Accused of harassment, lawmaker apologizes for causing pain
DENVER (AP) — After initially saying that he hadn’t done anything wrong or criminal, a Colorado state legislator accused of sexually harassing a fellow lawmaker and other women said Saturday he is sorry for causing them pain.
In his initial response to the allegations Friday, Democratic Rep. Steve Lebsock said he did not remember doing or saying anything inappropriate to Rep. Faith Winter last year at a legislative party and said any accusers should file a legislative complaint against him rather than speaking to the media. However, in a statement to The Denver Post on Saturday, Lebsock said that he had come to realize that he had caused the women pain.
“I have come to realize that it does not matter that, at the time, I may have perceived my words as playful. It does not matter that, at the time, I may have felt that we were flirting. It does not matter that, at the time, I may have felt what I said was OK,” he said in the statement, which mentioned the first names of Winter and two other women who have publicly accused Lebsock of harassment.
Winter said Lebsock suggested they engage in sexual acts and acted aggressively toward her when she refused during an end-of-session party in 2016. She said he grabbed her elbow, and she felt threatened.
Colorado’s Democratic House speaker, Rep. Crisanta Duran, removed Lebsock, who is from Thornton, as chairman of the Local Government Committee after the allegation was first reported by Rocky Mountain Community Radio.
The report said nine people in all, including Winter, legislative staff and lobbyists, complained privately about Lebsock’s behavior. Following the radio story, two women, former lobbyist Holly Tarry and ex-legislative aide Cassie Tanner, told the Post that Lebsock had harassed them.
Tarry, a former animal welfare lobbyist, said Lebsock made unwanted sexual advances more than once between 2013 and 2016. She told the newspaper she quit her job “because of that kind of treatment, and not just from him” at the state Capitol.

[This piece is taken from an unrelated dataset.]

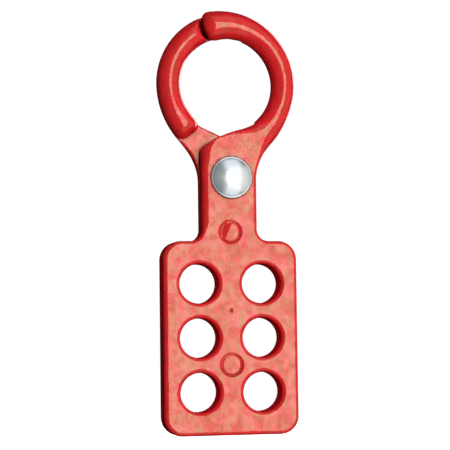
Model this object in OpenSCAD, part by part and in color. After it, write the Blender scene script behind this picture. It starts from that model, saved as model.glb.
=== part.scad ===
// Safety lockout hasp with a round jaw and six padlock holes.
//
// Two identical castings turn on one rivet. Each casting is half the thickness of the plate and
// neck, and carries one half of the jaw, whose bar is as thick as both plates together. The rear
// half is the front half turned half a turn about the long axis.
//
// Frame: origin at the centre of the jaw, in the seam plane. +Z runs up along the hasp, +X to the
// right and -Y out of the front face, all in millimetres.

/* [Jaw] */
// Inside diameter of the closed jaw
jaw_d = 25.4; // [24:0.1:27]
// Diameter of the jaw bar
bar_d = 6.9; // [6:0.1:6.9]
// Extra thickness of the bar at its nose, all on the outside
nose_swell = 1.1; // [0.4:0.1:1.6]
// Angle of the nose's tip past the top of the jaw, in degrees
nose_angle = 23.5; // [20:0.5:28]
// Gap between a nose and the shoulder of the other jaw
nose_gap = 0.4; // [0.3:0.05:0.8]

/* [Plate] */
// Width of the plate
plate_w = 37; // [36:0.5:40]
// Height of the plate
plate_h = 52.2; // [51:0.5:56]
// Radius of the plate's corners
plate_r = 5; // [3:0.5:8]
// Thickness of both halves together
total_t = 7; // [7:0.1:8]
// Gap between the two halves
seam_gap = 0.1; // [0.05:0.05:0.2]

/* [Padlock holes] */
// Diameter of a padlock hole
hole_d = 10.6; // [9.5:0.1:11]
// Distance between the two columns of holes
column_pitch = 17.2; // [16.5:0.1:18]
// Distance between the rows of holes
row_pitch = 14.6; // [14:0.1:15.5]
// Radius of a hole's rounded mouth
mouth_r = 0.95; // [0.5:0.05:1.2]

/* [Neck] */
// Width of the neck
neck_w = 15.2; // [14:0.1:16]
// Height of the jaw's centre above the rivet
jaw_rise = 26.2; // [25.5:0.1:27]
// Height of the rivet above the middle row of holes
rivet_rise = 43; // [42:0.5:45]
// Height of the neck's top edge above the rivet
neck_top = 12.1; // [11.5:0.1:12.5]
// Radius of the neck's rounded top corner
neck_corner_r = 5; // [4:0.5:6]
// Radius of the hollow curve from the neck into the jaw
flare_r = 13; // [12:0.5:15]
// Angle from upright of the straight side between that curve and the jaw
flare_lean = 42; // [40:0.5:46]
// Radius of the inside corner between neck and plate
root_r = 3.2; // [1.6:0.2:4]
// Radius round the rivet that a jaw keeps clear for the other half's neck
neck_clear_r = 16; // [15:0.5:17]

/* [Rivet] */
// Diameter of the shank
shank_d = 6.4; // [5:0.1:7]
// Radial running clearance round the shank
shank_clear = 0.05; // [0.02:0.01:0.1]
// Diameter of the domed head
head_d = 11.6; // [10:0.1:12.5]
// Height of the domed head
head_h = 2.2; // [1.5:0.1:3]
// Height of the head's straight rim
rim_h = 0.6; // [0.3:0.1:1]
// Diameter of the clinched end at the back
tail_d = 9.6; // [9:0.1:11]
// Height of the clinched end
tail_h = 1.4; // [1:0.1:2]

/* [Casting marks] */
// Diameter of the round marks on the outer face
mark_d = 6.5; // [5:0.5:7]
// Width of each mark's groove
mark_groove = 0.5; // [0.3:0.1:0.8]
// Depth of the marks and of the nick
mark_depth = 0.25; // [0.1:0.05:0.4]
// Height of the upper mark above the middle row of holes
upper_mark_rise = 28.4; // [28:0.1:29.5]

/* [Hidden] */
$fn = 96;

jaw_r = jaw_d / 2;
bar_r = bar_d / 2;
ring_r = jaw_r + bar_r;
outer_r = jaw_r + bar_d;
half_t = total_t / 2;
neck_x = neck_w / 2;
rivet_z = -jaw_rise;
mid_row_z = rivet_z - rivet_rise;
plate_top_z = mid_row_z + plate_h / 2;
neck_top_z = rivet_z + neck_top;

// The jaw's opening runs a little deeper at the bottom than the circle inside its bar.
well_drop = -jaw_r - neck_top_z;
well_r = jaw_r - 0.45 * well_drop;
well_z = neck_top_z + well_r;

// The straight side of the flare touches a circle just inside the jaw's outer one. The hollow
// curve touches that side and the side of the neck.
flat_r = outer_r - 0.2;
flare_x = neck_x + flare_r;
flare_z = (flare_x * cos(flare_lean) - flat_r - flare_r) / sin(flare_lean);
flare_foot = [flare_x, flare_z] - polar(-flare_lean, flare_r);
// The curve bites this far into both sides, so that they cross cleanly.
flare_bite = 0.03;
// The flat starts a little further round than the straight side does.
flat_start = 4;
flare_head = polar(-flare_lean - flat_start, flat_r / cos(flat_start));

// The bar runs from its foot in the neck to the lap, where its nose starts.
foot_angle = -58;
lap_angle = 90 - nose_angle;
swell_angle = lap_angle + 5;
swell_r = 0.88 * bar_r;
swell_ring_r = outer_r + nose_swell - swell_r;
swell_shift = nose_swell / sin(2 * nose_angle);
nose_ring_r = ring_r + nose_swell / 2;
tip_angle = 90 + nose_angle;
past_tip_angle = tip_angle + 5;
// The nose's plan ends in an arc about a point on the middle of its bar, this far back.
nose_end_r = 6.6;
nose_back = nose_end_r / nose_ring_r * 180 / PI;

far = 60;
coat = "#d8222c";
steel = "#c9ced2";

// Point at an angle and radius about the jaw's centre, in the plane of the hasp
function polar(angle, radius) = [radius * cos(angle), radius * sin(angle)];

// Extrudes a plan drawn in X and Z from one Y to a greater one
module slab(y_low, y_high) {
    translate([0, y_high, 0]) rotate([90, 0, 0]) linear_extrude(y_high - y_low) children();
}

// Cylinder along Y at a point of the plan
module drill(at, r, y_low, y_high) {
    translate([at[0], y_high, at[1]]) rotate([90, 0, 0]) cylinder(r = r, h = y_high - y_low);
}

// Round bar bent about the jaw's centre from one angle to a greater one
module bent_bar(major_r, minor_r, from, to) {
    rotate([90, 0, 0]) rotate([0, 0, from]) rotate_extrude(angle = to - from)
        translate([major_r, 0]) circle(minor_r);
}

module rounded_plate() {
    x = plate_w / 2 - plate_r;
    z = plate_h / 2 - plate_r;
    translate([0, mid_row_z]) {
        square([plate_w, 2 * z], center = true);
        square([2 * x, plate_h], center = true);
        for (sx = [-1, 1], sz = [-1, 1]) translate([sx * x, sz * z]) circle(plate_r);
    }
}

// Neck with its hollow corners on the plate and one rounded top corner, on the left
module neck_plan() {
    corner_z = neck_top_z - neck_corner_r;
    translate([-neck_x, plate_top_z - 1]) square([neck_w, corner_z - plate_top_z + 1]);
    translate([-neck_x + neck_corner_r, corner_z - 1])
        square([neck_w - neck_corner_r, neck_corner_r + 1]);
    translate([-neck_x + neck_corner_r, corner_z]) circle(neck_corner_r);
    difference() {
        translate([-neck_x - root_r, plate_top_z - 1]) square([neck_w + 2 * root_r, root_r + 1]);
        for (side = [-1, 1])
            translate([side * (neck_x + root_r), plate_top_z + root_r]) circle(root_r);
    }
}

// Flat that spreads from the neck into the foot of the right-hand jaw
module flare_plan() {
    difference() {
        polygon([[0, 0], flare_head, flare_foot, [flare_x, flare_z], [0, flare_z]]);
        translate([flare_x, flare_z]) circle(flare_r + flare_bite);
    }
}

// The part of the jaw past the lap's angle, or past the nose's rounded end
module past_lap_plan() {
    polygon([[0, 0], polar(lap_angle, far), polar(past_tip_angle + 5, far)]);
}

module past_nose_plan() {
    end_angle = tip_angle - nose_back;
    difference() {
        polygon([[0, 0], polar(end_angle, far), polar(past_tip_angle + 5, far)]);
        translate(polar(end_angle, nose_ring_r)) circle(nose_end_r);
    }
}

// Half of the jaw: a round bar that swells on the outside towards its nose. Past the lap only its
// front layer is left.
module jaw() {
    difference() {
        union() {
            bent_bar(ring_r, bar_r, foot_angle, past_tip_angle);
            intersection() {
                bent_bar(swell_ring_r, swell_r, swell_angle, past_tip_angle);
                slab(-half_t, -seam_gap / 2)
                    translate(polar(lap_angle + 90, swell_shift)) circle(outer_r);
            }
        }
        slab(-half_t - 1, half_t + 1) past_nose_plan();
        slab(-seam_gap / 2, half_t + 1) past_lap_plan();
    }
}

// Shallow groove and nick that casting leaves on the outer face
module casting_marks() {
    for (rise = [upper_mark_rise, -row_pitch / 2])
        difference() {
            drill([0, mid_row_z + rise], mark_d / 2, -half_t - 1, -half_t + mark_depth);
            drill([0, mid_row_z + rise], mark_d / 2 - mark_groove, -half_t - 2, -half_t + 1);
        }
    translate([0, -half_t, mid_row_z + row_pitch / 2]) rotate([0, 8, 0])
        cube([1, 2 * mark_depth, 1.9], center = true);
}

// Padlock hole with its rounded mouth in the outer face
module padlock_hole(at) {
    mouth = hole_d / 2 + mouth_r;
    translate([at[0], -half_t, at[1]]) rotate([-90, 0, 0]) rotate_extrude() {
        translate([0, -1]) square([hole_d / 2, total_t]);
        difference() {
            translate([0, -1]) square([mouth, 1 + mouth_r]);
            translate([mouth, mouth_r]) circle(mouth_r);
        }
    }
}

// One casting, as the front half: its jaw is on the right and its plate in the front layer
module casting() {
    difference() {
        union() {
            slab(-half_t, -seam_gap / 2) {
                rounded_plate();
                neck_plan();
                flare_plan();
            }
            jaw();
        }
        for (column = [-0.5, 0.5], row = [-1, 0, 1])
            padlock_hole([column * column_pitch, mid_row_z + row * row_pitch]);
        drill([0, rivet_z], shank_d / 2 + shank_clear, -half_t - 1, 1);
        drill([0, well_z], well_r, -half_t - 1, half_t + 1);
        drill([0, rivet_z], neck_clear_r, -seam_gap / 2, half_t + 1);
        drill(polar(lap_angle + nose_back, nose_ring_r), nose_end_r + nose_gap, -seam_gap / 2,
              half_t + 1);
        casting_marks();
    }
}

module front_half() {
    color(coat) casting();
}

module rear_half() {
    color(coat) rotate([0, 0, 180]) casting();
}

// Rivet with a domed head at the front and a clinched end at the back
module pivot_rivet() {
    dome_h = head_h - rim_h;
    dome_r = (pow(head_d / 2, 2) + pow(dome_h, 2)) / (2 * dome_h);
    tail_gap = seam_gap / 2;
    color(steel) translate([0, 0, rivet_z]) rotate([90, 0, 0]) {
        translate([0, 0, half_t]) cylinder(d = head_d, h = rim_h);
        intersection() {
            translate([0, 0, half_t + rim_h]) cylinder(d = head_d, h = dome_h + 1);
            translate([0, 0, half_t + head_h - dome_r]) sphere(dome_r);
        }
        translate([0, 0, -half_t - tail_gap]) cylinder(d = shank_d, h = total_t + tail_gap);
        translate([0, 0, -half_t - tail_gap - tail_h / 2]) cylinder(d = tail_d, h = tail_h / 2);
        translate([0, 0, -half_t - tail_gap - tail_h])
            cylinder(d1 = tail_d - tail_h, d2 = tail_d, h = tail_h / 2);
    }
}

front_half();
rear_half();
pivot_rivet();
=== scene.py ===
"""Looks of the lockout hasp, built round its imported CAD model.

Both castings and the rivet are replaced by finer meshes. A casting's surface is written as one
signed field in millimetres, meshed on a grid, and every point is then moved onto the field's exact
zero, so that edge radii, fillets and the marks are real geometry.
"""
import math

import bpy
import numpy as np
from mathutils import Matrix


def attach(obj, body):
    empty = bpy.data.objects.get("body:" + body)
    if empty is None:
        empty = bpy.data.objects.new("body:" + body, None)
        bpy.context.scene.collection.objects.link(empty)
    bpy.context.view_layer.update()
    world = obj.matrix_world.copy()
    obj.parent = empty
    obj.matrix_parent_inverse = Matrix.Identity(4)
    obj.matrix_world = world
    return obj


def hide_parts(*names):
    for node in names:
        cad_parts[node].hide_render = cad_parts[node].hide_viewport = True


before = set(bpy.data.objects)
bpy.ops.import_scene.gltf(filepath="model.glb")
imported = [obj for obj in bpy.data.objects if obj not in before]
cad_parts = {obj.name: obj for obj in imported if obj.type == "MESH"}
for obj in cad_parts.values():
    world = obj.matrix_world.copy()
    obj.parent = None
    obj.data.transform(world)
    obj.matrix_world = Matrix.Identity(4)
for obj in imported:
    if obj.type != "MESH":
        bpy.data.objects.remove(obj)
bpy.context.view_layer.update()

import openvdb
from mathutils import Matrix, Vector

MM = 0.001

# Sizes of the hasp in millimetres, as in the CAD
JAW_R, BAR_R = 12.7, 3.45
RING_R, OUTER_R = JAW_R + BAR_R, JAW_R + 2 * BAR_R
HALF_T, SEAM = 3.5, 0.05
PIVOT_Z, MID_ROW_Z = -26.2, -69.2
PLATE_X, PLATE_Z, PLATE_R = 18.5, 26.1, 5.0
HOLE_R, COLUMN_PITCH, ROW_PITCH = 5.3, 17.2, 14.6
NECK_X, NECK_CORNER_R, NECK_CLEAR_R = 7.6, 5.0, 16.0
FLARE_R, FLARE_LEAN, ROOT_R = 13.0, 42.0, 3.2
BORE_R, SHANK_R = 3.25, 3.2
HEAD_R, HEAD_H, TAIL_R = 5.8, 2.2, 4.8
NOSE_ANGLE, NOSE_END_R = 23.5, 6.6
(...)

Tanner said Lebsock reached over and unbuttoned one of the buttons on her blouse at a Denver Young Democrats event at a bar in 2014, saying something to the effect of “that’s better.” She said she has tried to avoid him ever since.
Winter, who represents Westminster, said she told legislative leaders about the incident but didn’t file a formal complaint, fearing that her reputation would be hurt and it would make it harder for her to do her work. She said that Lebsock eventually apologized and, later, promised to get therapy. However, she said she warned him she would go public if she heard of other complaints of harassment against him.
In a joint statement, Winter, Tarry and Tanner said they appreciated his apology but said it did not go far enough.
“His apology was about how he made us feel but he never apologizes for his actions. Additionally, he concentrates on his words but in at least two cases there was also physical contact. Touching without consent isn’t playful or flirty. It is harassment or assault,” they said.
They said that Lebsock’s previous apology to Winter did not change his behavior and called on him to resign.
Lebsock, who is running for state treasurer, said he will make a statement about his political future by Nov. 30.